Published at 13:26 on Wednesday 4th October 2023
Tags: HS2, DfT, Department for Transport, Network North, Rishi Sunak, Prime Minister, High-Speed Rail, Northern Powerhouse Rail

The Government says HS2 services will still operate to Manchester, but over the classic lines via Crewe. HS2

The Prime Minister, Rishi Sunak, has confirmed that the long-planned second phase of HS2 from the West Midlands to Manchester has been scrapped.

The announcement came during the Conservative Party conference, and follows on from the downscaling of the project in 2021, when the eastern leg of HS2 beyond Toton to Sheffield and Leeds was scrapped. The latest move confirms that the core HS2 network will now consist purely of the Old Oak Common to Birmingham Cursor Street section, plus the link from the 'delta' triangular junction to the WCML at Hansacre, near Lichfield. The door has not been closed on extending from Old Oak Common to Euston, which it is said remains a commitment in the coming years and will be run by a new management team.
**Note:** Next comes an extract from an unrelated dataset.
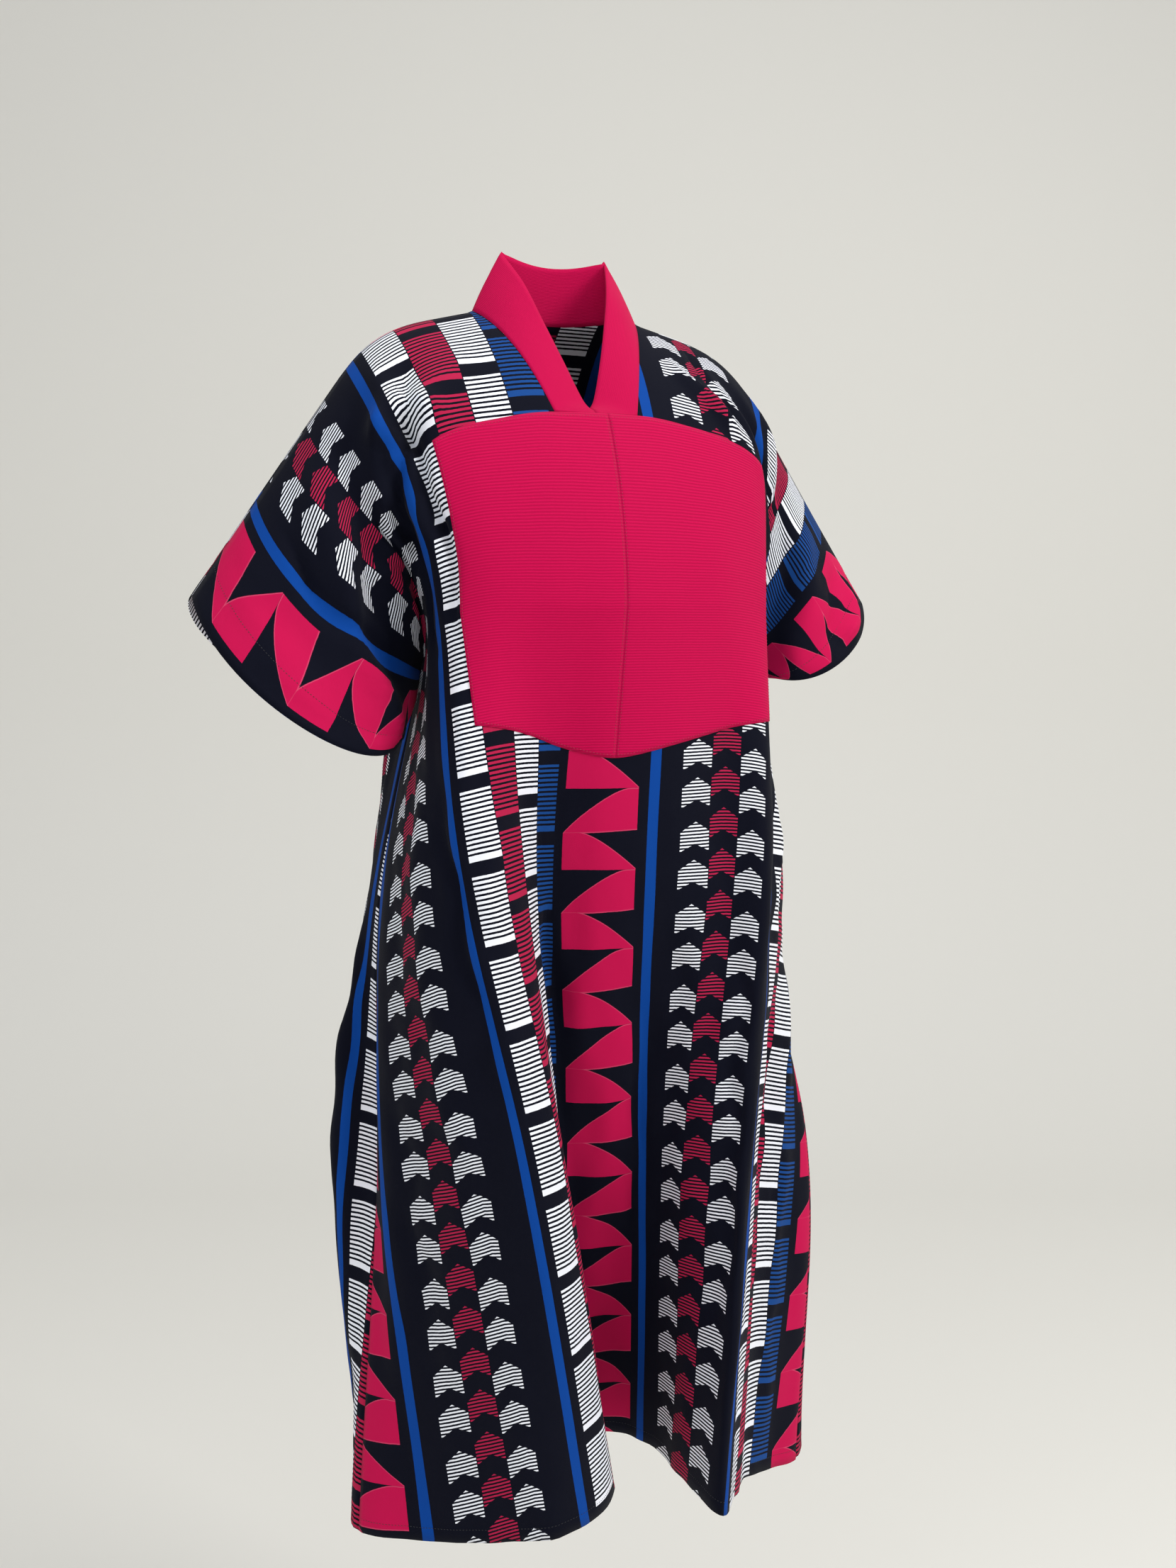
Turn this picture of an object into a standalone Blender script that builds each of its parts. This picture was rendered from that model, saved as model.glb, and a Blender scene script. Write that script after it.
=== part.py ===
"""Printed cotton boubou with short kimono sleeves, a ribbed bib and a band collar.

The cloth hangs as it is worn, hollow, on a general figure. Front and back are each cut in one
piece with their sleeve halves. A place on the cloth is given by its flat cut coordinates: u is
the distance across from the centre line, v the distance down from the shoulder line. Lengths
are in centimetres until they reach the mesh. The wearer faces -Y, +X is the wearer's left,
and the origin lies between the shoulders at the height of the neck base.
"""

from collections import namedtuple
from math import cos, radians, sin

import bmesh
import bpy
from mathutils import Vector

CM = 0.01
MERGE = 0.00001

# The flat cut.
HALF_SPAN = 53.0          # centre line to cuff edge
SLEEVE_DEPTH = 29.0       # shoulder line to underarm, on each panel
UNDERARM_HALF = 41.0      # centre line to underarm point
HEM_HALF = 49.0           # centre line to side seam at the hem
LENGTH = 115.0            # shoulder line to hem
NECK_HALF = 8.9           # centre line to neckline on the shoulder
NECK_FOOT_HALF = 4.7      # half width of the square foot of the front neckline, at the bib
BACK_NECK_DEPTH = 2.0
BIB_CENTRE = 1.25
BIB_HALF = 19.75
BIB_TOP = 13.0
BIB_TOP_FALL = 1.0        # the top edge is lower at its two corners
BIB_BOTTOM = 43.3
BIB_BOTTOM_RISE = 4.3     # the bottom edge rises to its two corners
BIB_POINT_ROUND = 2.0

# Cloth and clearances.
CLOTH = 0.12
COLLAR_CLOTH = 0.16
SEAM_GAP = 0.03           # between walls that meet edge to edge
SIDE_SEAM_GAP = 0.07      # between the same, where the cloth turns at the seam
TOP_SEAM_GAP = 0.12       # between mid walls that meet at a fold, along the shoulder line
UNDERARM_SEAM_GAP = 0.28
COLLAR_GAP = 0.22
BIB_CLEARANCE = 0.05

# Shoulder line: a level neck, the shoulder slope, then the slope of the hanging sleeve.
NECK_LEVEL = 0.6
SEAM_Y = 0.3
SHOULDER_SLOPE = 14.0
SLEEVE_EXTRA_SLOPE = 42.0
SLEEVE_TAKE_UP = 0.10     # share of the sleeve top taken up by small wrinkles
LINE_STEPS = 40

# How far the cloth beside the shoulder hangs below the cloth at the centre.
UNDERARM_DROP = 6.5
RIGHT_HEM_DROP = 3.0
LEFT_HEM_DROP = 4.4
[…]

From a services point of view, trains will operate purely on HS2 between Old Oak Common and Birmingham, while other HS2 services will continue to Manchester, Liverpool and Scotland, by using the WCML connection and then the existing slower, so-called 'classic' lines to their destination. In essence, Phase 1 is too far along with the construction to cancel, and while it will bring improvements, Birmingham will be 30 minutes closer to the capital, while Manchester will be 27 minutes faster (apparently), there will be many that now ask the question is the smaller, phase one only, really worth it? In addition, pushing HS2 services onto the existing network, north of Lichfield, will also negate some of the 'capacity benefits' that HS2 was suppose to bring to the National Network.
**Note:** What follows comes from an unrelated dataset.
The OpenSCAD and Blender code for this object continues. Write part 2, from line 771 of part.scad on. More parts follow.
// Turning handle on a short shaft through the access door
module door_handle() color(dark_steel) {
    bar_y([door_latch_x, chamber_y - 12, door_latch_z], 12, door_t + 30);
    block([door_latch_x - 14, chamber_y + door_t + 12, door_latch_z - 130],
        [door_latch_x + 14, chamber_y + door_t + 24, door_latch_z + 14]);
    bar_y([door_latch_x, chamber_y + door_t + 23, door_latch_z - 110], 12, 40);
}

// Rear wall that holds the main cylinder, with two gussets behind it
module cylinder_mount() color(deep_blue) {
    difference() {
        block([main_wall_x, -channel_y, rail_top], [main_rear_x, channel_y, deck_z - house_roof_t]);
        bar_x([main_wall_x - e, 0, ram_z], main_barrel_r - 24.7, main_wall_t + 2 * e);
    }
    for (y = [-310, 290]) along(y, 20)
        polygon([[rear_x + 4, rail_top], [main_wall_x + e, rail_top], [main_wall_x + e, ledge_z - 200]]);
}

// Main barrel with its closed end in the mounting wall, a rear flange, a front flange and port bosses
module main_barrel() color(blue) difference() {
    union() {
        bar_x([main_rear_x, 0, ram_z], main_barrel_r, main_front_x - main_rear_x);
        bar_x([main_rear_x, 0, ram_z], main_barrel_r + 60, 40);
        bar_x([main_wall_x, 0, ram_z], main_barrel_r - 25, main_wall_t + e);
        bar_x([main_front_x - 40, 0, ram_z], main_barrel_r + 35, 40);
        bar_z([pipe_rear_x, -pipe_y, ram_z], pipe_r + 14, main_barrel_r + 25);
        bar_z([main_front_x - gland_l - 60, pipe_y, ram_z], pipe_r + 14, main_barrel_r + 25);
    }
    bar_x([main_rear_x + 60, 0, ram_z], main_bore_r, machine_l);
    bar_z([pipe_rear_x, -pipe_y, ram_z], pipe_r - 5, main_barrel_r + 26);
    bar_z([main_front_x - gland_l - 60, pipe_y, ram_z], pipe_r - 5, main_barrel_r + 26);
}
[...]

In his speech to the Party Conference, Rishi Sunak said that he was "ending this long running saga. I am cancelling the rest of the HS2 project, and in its place we will reinvest every single penny, £36 billion, in hundreds of new transport projects in the North and the Midlands". Mr Sunak said that the move would made a 'real difference' across the Nation, ironically what HS2 was suppose to do. However details on the full extent of projects to be looked at or funded are still being released (see here for details), although £12 billion to link up Manchester and Liverpool has been protected, but this will not be with high-speed rail, elsewhere funding is said to be allocated to build the Midlands Rail Hub, extend West Midlands Metro, build the Leeds tram, electrify the North Wales main Line, upgrade the Cumbrian Coast route through Workington and bring back the Don Valley Line in Sheffield. Most of these are high profile projects that campaigners have been seeking for some time, and for some, will be seen as nothing more than shoring up support in the popularity stakes.

However, despite Mr Sunak's guarantee that £36 billion will be put into transport projects, these are not all just rail orientated, with some of the money going to upgrade A roads, the M6, the Shipley bypass and 70 other road schemes. Mr Sunak branded the revised plans 'Network North' in his speech to Conservatives, adding that every region outside London will receive the same, or more, Government investment than they would have done under HS2.